Instructions for the task :: All entries should be output exactly as they stand.

----- Extracted material

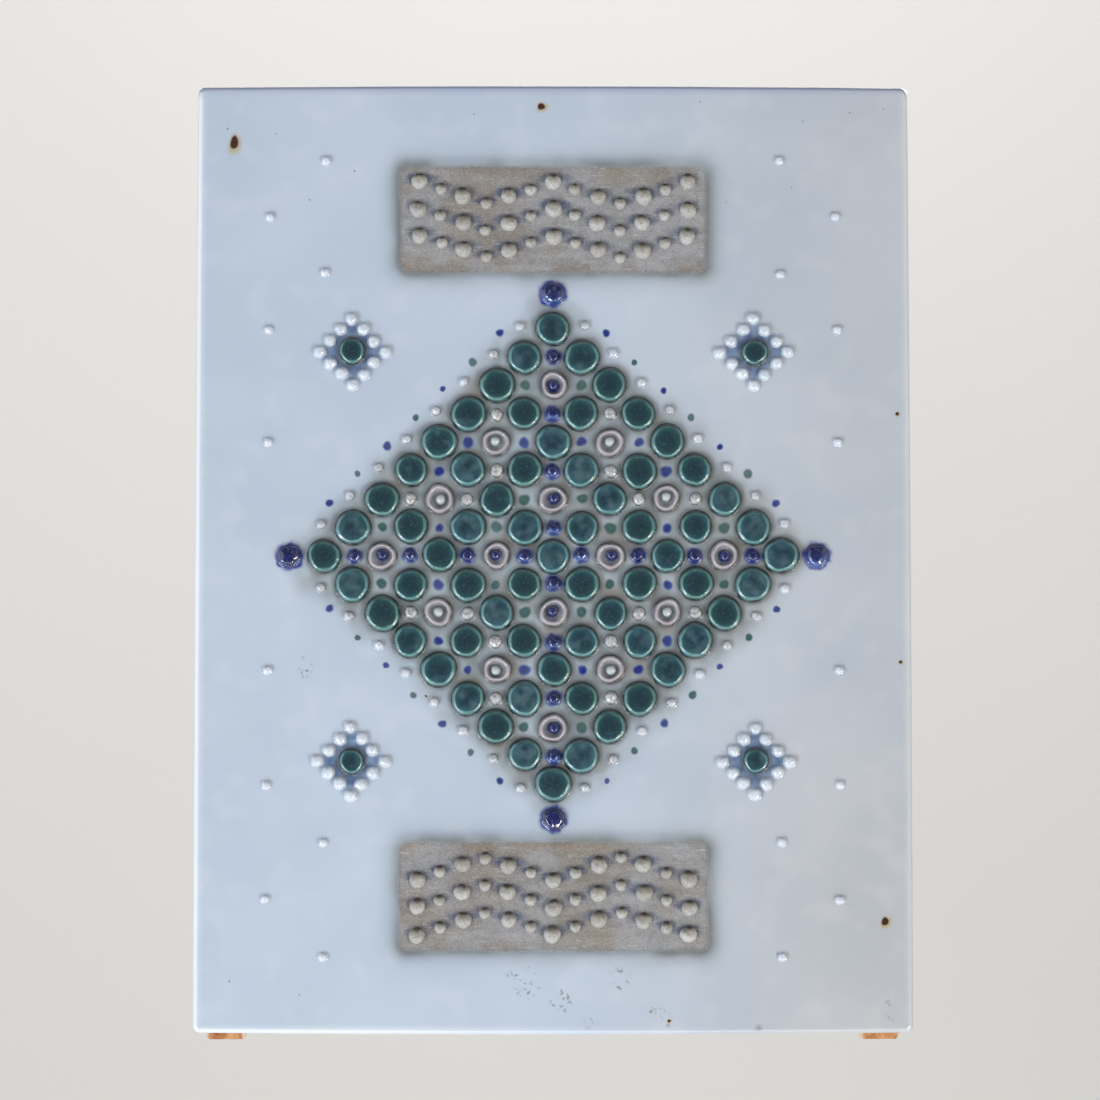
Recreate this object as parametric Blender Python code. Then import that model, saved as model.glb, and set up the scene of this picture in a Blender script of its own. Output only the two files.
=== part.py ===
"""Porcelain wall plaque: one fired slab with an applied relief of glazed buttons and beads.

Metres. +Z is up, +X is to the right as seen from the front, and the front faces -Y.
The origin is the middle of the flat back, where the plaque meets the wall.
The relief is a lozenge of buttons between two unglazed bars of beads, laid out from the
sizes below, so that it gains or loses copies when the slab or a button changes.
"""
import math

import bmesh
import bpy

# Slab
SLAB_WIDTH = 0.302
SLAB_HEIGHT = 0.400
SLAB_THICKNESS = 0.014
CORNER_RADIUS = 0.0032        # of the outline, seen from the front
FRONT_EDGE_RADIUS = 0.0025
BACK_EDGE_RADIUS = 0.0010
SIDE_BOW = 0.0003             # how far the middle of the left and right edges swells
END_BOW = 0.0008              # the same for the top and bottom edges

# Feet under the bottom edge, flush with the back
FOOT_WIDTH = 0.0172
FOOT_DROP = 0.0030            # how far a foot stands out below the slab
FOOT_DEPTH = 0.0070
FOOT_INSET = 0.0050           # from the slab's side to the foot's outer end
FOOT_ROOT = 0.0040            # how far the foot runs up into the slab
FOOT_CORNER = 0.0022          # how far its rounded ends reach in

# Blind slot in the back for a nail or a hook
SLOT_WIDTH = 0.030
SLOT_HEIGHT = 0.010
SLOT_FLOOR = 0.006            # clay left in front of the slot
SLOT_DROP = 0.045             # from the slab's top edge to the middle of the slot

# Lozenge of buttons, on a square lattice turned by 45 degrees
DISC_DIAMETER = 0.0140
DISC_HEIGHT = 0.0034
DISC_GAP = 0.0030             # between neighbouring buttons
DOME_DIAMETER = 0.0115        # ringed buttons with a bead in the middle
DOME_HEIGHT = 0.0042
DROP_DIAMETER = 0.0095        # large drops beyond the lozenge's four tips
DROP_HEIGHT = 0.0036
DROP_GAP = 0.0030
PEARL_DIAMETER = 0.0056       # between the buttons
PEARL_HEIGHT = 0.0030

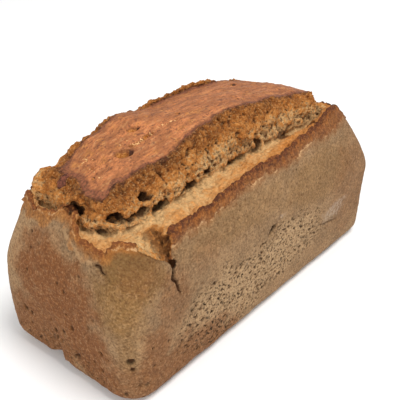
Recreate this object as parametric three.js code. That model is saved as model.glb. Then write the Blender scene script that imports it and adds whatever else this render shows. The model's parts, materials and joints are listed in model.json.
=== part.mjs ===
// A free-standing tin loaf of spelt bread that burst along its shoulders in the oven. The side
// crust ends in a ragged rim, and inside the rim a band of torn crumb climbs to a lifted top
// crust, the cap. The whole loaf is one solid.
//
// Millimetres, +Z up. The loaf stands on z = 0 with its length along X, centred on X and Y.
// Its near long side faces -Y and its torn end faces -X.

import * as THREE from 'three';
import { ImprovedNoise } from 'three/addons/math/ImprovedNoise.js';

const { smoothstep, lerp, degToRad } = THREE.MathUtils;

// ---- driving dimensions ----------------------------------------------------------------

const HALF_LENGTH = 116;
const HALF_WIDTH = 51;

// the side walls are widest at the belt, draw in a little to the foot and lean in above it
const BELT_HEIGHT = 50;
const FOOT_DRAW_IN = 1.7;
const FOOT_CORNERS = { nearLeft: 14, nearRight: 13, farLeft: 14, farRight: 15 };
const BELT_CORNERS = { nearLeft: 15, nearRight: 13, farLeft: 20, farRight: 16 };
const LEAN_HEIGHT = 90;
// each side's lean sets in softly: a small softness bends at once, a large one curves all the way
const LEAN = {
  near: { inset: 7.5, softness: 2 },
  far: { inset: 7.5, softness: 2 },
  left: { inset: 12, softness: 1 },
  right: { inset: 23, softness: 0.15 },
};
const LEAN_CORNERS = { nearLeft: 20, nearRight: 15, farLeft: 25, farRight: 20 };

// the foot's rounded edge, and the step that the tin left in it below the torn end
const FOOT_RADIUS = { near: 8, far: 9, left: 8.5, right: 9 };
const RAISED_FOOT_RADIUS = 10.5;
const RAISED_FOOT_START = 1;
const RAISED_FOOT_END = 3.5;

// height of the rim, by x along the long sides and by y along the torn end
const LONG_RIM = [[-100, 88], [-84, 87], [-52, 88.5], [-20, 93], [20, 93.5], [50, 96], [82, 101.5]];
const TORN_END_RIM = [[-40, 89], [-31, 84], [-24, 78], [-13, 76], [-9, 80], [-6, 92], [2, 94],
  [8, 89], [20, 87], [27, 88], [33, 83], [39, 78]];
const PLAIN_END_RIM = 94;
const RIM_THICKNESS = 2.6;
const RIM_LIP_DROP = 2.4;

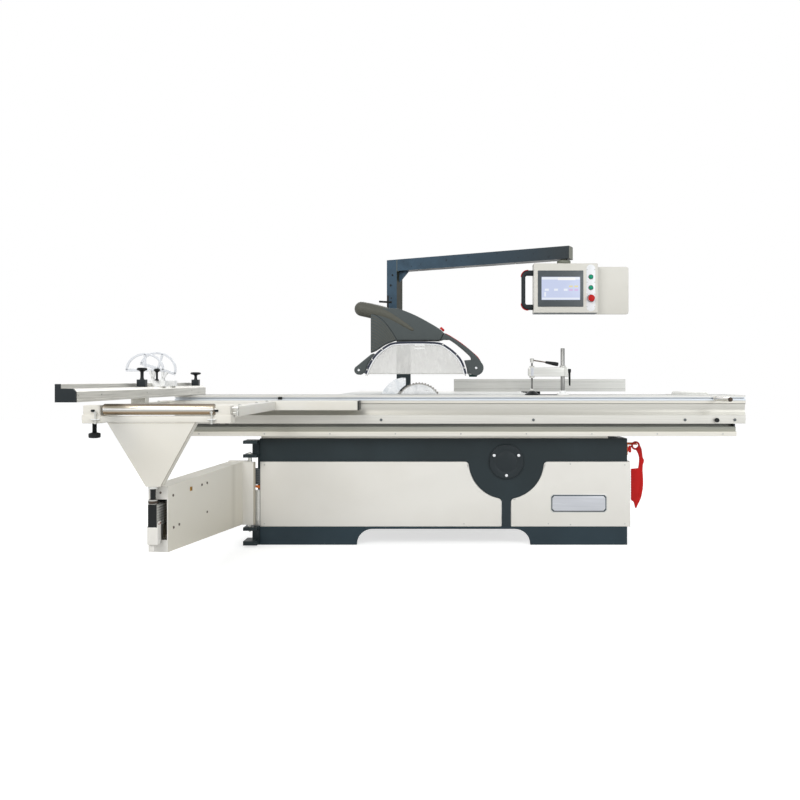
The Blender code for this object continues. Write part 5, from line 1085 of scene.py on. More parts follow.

----------

Result ::
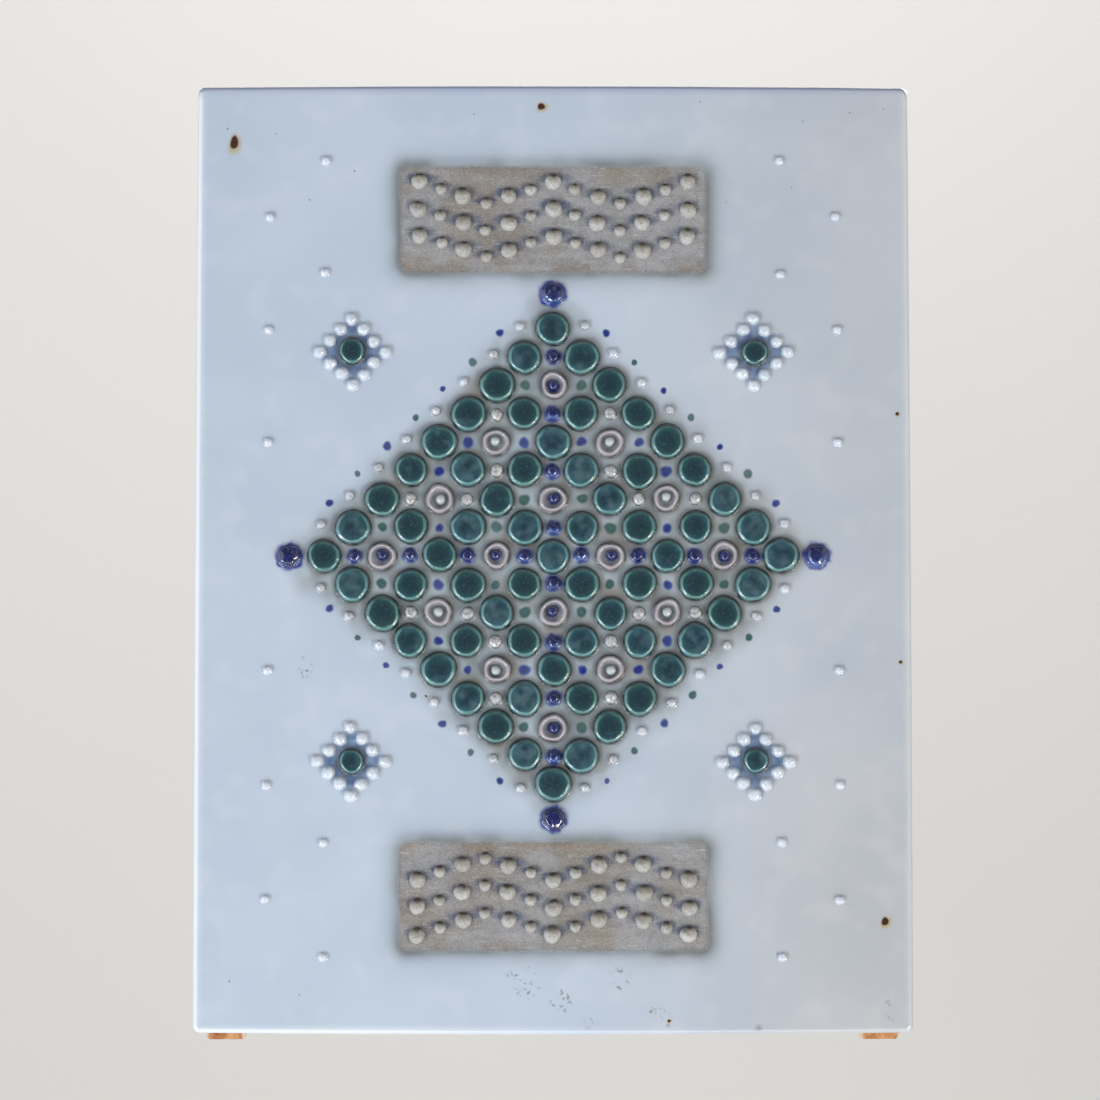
Recreate this object as parametric Blender Python code. Then import that model, saved as model.glb, and set up the scene of this picture in a Blender script of its own. Output only the two files.
=== part.py ===
"""Porcelain wall plaque: one fired slab with an applied relief of glazed buttons and beads.

Metres. +Z is up, +X is to the right as seen from the front, and the front faces -Y.
The origin is the middle of the flat back, where the plaque meets the wall.
The relief is a lozenge of buttons between two unglazed bars of beads, laid out from the
sizes below, so that it gains or loses copies when the slab or a button changes.
"""
import math

import bmesh
import bpy

# Slab
SLAB_WIDTH = 0.302
SLAB_HEIGHT = 0.400
SLAB_THICKNESS = 0.014
CORNER_RADIUS = 0.0032        # of the outline, seen from the front
FRONT_EDGE_RADIUS = 0.0025
BACK_EDGE_RADIUS = 0.0010
SIDE_BOW = 0.0003             # how far the middle of the left and right edges swells
END_BOW = 0.0008              # the same for the top and bottom edges

# Feet under the bottom edge, flush with the back
FOOT_WIDTH = 0.0172
FOOT_DROP = 0.0030            # how far a foot stands out below the slab
FOOT_DEPTH = 0.0070
FOOT_INSET = 0.0050           # from the slab's side to the foot's outer end
FOOT_ROOT = 0.0040            # how far the foot runs up into the slab
FOOT_CORNER = 0.0022          # how far its rounded ends reach in

# Blind slot in the back for a nail or a hook
SLOT_WIDTH = 0.030
SLOT_HEIGHT = 0.010
SLOT_FLOOR = 0.006            # clay left in front of the slot
SLOT_DROP = 0.045             # from the slab's top edge to the middle of the slot

# Lozenge of buttons, on a square lattice turned by 45 degrees
DISC_DIAMETER = 0.0140
DISC_HEIGHT = 0.0034
DISC_GAP = 0.0030             # between neighbouring buttons
DOME_DIAMETER = 0.0115        # ringed buttons with a bead in the middle
DOME_HEIGHT = 0.0042
DROP_DIAMETER = 0.0095        # large drops beyond the lozenge's four tips
DROP_HEIGHT = 0.0036
DROP_GAP = 0.0030
PEARL_DIAMETER = 0.0056       # between the buttons
PEARL_HEIGHT = 0.0030

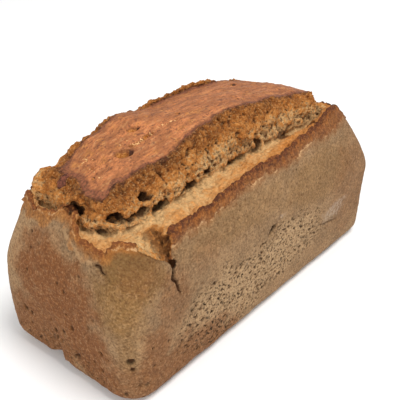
Recreate this object as parametric three.js code. That model is saved as model.glb. Then write the Blender scene script that imports it and adds whatever else this render shows. The model's parts, materials and joints are listed in model.json.
=== part.mjs ===
// A free-standing tin loaf of spelt bread that burst along its shoulders in the oven. The side
// crust ends in a ragged rim, and inside the rim a band of torn crumb climbs to a lifted top
// crust, the cap. The whole loaf is one solid.
//
// Millimetres, +Z up. The loaf stands on z = 0 with its length along X, centred on X and Y.
// Its near long side faces -Y and its torn end faces -X.

import * as THREE from 'three';
import { ImprovedNoise } from 'three/addons/math/ImprovedNoise.js';

const { smoothstep, lerp, degToRad } = THREE.MathUtils;

// ---- driving dimensions ----------------------------------------------------------------

const HALF_LENGTH = 116;
const HALF_WIDTH = 51;

// the side walls are widest at the belt, draw in a little to the foot and lean in above it
const BELT_HEIGHT = 50;
const FOOT_DRAW_IN = 1.7;
const FOOT_CORNERS = { nearLeft: 14, nearRight: 13, farLeft: 14, farRight: 15 };
const BELT_CORNERS = { nearLeft: 15, nearRight: 13, farLeft: 20, farRight: 16 };
const LEAN_HEIGHT = 90;
// each side's lean sets in softly: a small softness bends at once, a large one curves all the way
const LEAN = {
  near: { inset: 7.5, softness: 2 },
  far: { inset: 7.5, softness: 2 },
  left: { inset: 12, softness: 1 },
  right: { inset: 23, softness: 0.15 },
};
const LEAN_CORNERS = { nearLeft: 20, nearRight: 15, farLeft: 25, farRight: 20 };

// the foot's rounded edge, and the step that the tin left in it below the torn end
const FOOT_RADIUS = { near: 8, far: 9, left: 8.5, right: 9 };
const RAISED_FOOT_RADIUS = 10.5;
const RAISED_FOOT_START = 1;
const RAISED_FOOT_END = 3.5;

// height of the rim, by x along the long sides and by y along the torn end
const LONG_RIM = [[-100, 88], [-84, 87], [-52, 88.5], [-20, 93], [20, 93.5], [50, 96], [82, 101.5]];
const TORN_END_RIM = [[-40, 89], [-31, 84], [-24, 78], [-13, 76], [-9, 80], [-6, 92], [2, 94],
  [8, 89], [20, 87], [27, 88], [33, 83], [39, 78]];
const PLAIN_END_RIM = 94;
const RIM_THICKNESS = 2.6;
const RIM_LIP_DROP = 2.4;

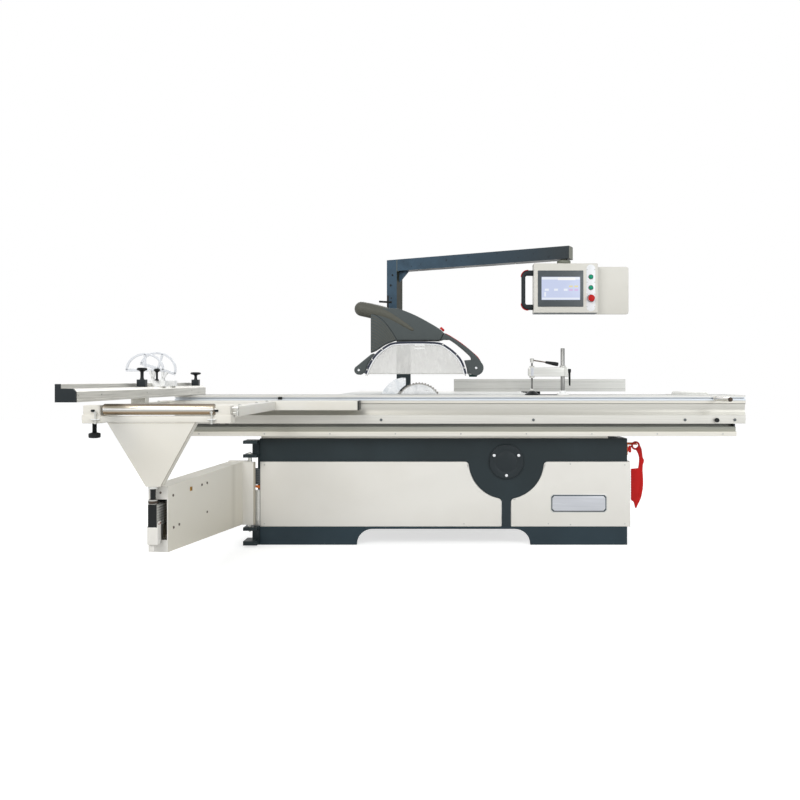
The Blender code for this object continues. Write part 5, from line 1085 of scene.py on. More parts follow.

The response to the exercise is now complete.